Following a third blowout loss to the Los Angeles Dodgers in four games, the New York Mets face a 3-1 National League Championship Series deficit and elimination from the playoffs.
Nevertheless, Mets players preached optimism while speaking with reporters after Thursday's 10-2 defeat.
"Take it one day at a time just like we’ve done it all year," star shortstop Francisco Lindor said, as Phillip Martinez of SNY shared. "If you have no belief, you shouldn’t be here. You have to fight for what you want. At the end of the day, it comes down to one day at a time and executing. We have an opportunity to win one game in the NLCS. We have to play the game better than they do."

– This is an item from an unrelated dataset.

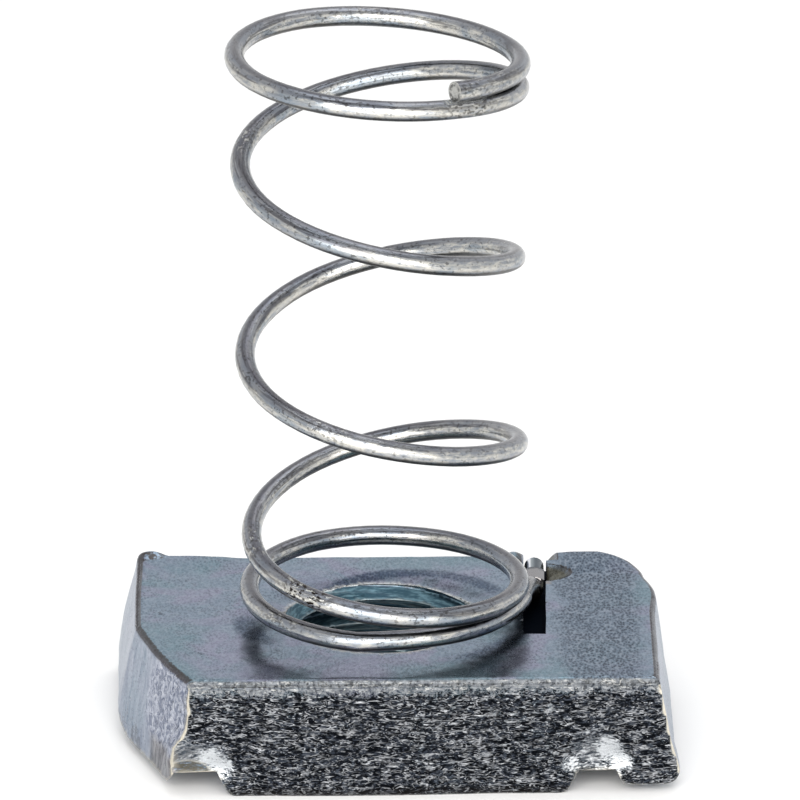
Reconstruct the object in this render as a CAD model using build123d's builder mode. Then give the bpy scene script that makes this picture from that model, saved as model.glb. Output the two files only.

One can't blame Lindor and other team leaders for thinking the 2024 edition of the "Miracle Mets" has at least one more bit of magic left in the tank. The Amazins were 0-5, 22-33 and 24-35 before they enjoyed an unexpected summer resurgence that was in danger of being spoiled before Lindor produced heroics on the final day of the regular season. New York then needed a dramatic ninth-inning home run to avoid being bounced from the wild-card round of the postseason tournament.
"We’ve had our backs against the wall before," outfielder Brandon Nimmo said about this Mets squad. "Now we do it again and we’re going to do our best to add to the story and make some more magic. It’s definitely not easy, and nothing we’ve done to this point has been. That’s the fitting part of the story. We’re definitely not going to give up...Anything is possible until it’s over."
The Athletic's Will Sammon and others noted from Thursday night through Friday morning that the Mets "look like they have run out of gas." The cold weather in Queens isn't helping Lindor's attempt to play through a lingering back injury that won't disappear before he rests this offseason. Nimmo is visibly struggling while dealing with plantar fasciitis. Per Andrew Crane of the New York Post, the Mets went 4-for-29 with runners in scoring position through the first four games of the NLCS.
Despite numerous stats and facts suggesting the Mets will fall short of making a World Series appearance this fall, left-hander David Peterson insisted on Thursday night he was "ready to go out there with the guys, compete our butts off and see where it gets us." Peterson will start Game 5 at Citi Field late Friday afternoon.
"We’ve gone through a lot this year, and it’s made us who we are at this point," Peterson added.
He and his Mets teammates will hope such experiences give them enough fuel to at least return the NLCS to Dodger Stadium for Game 6, scheduled for Sunday night.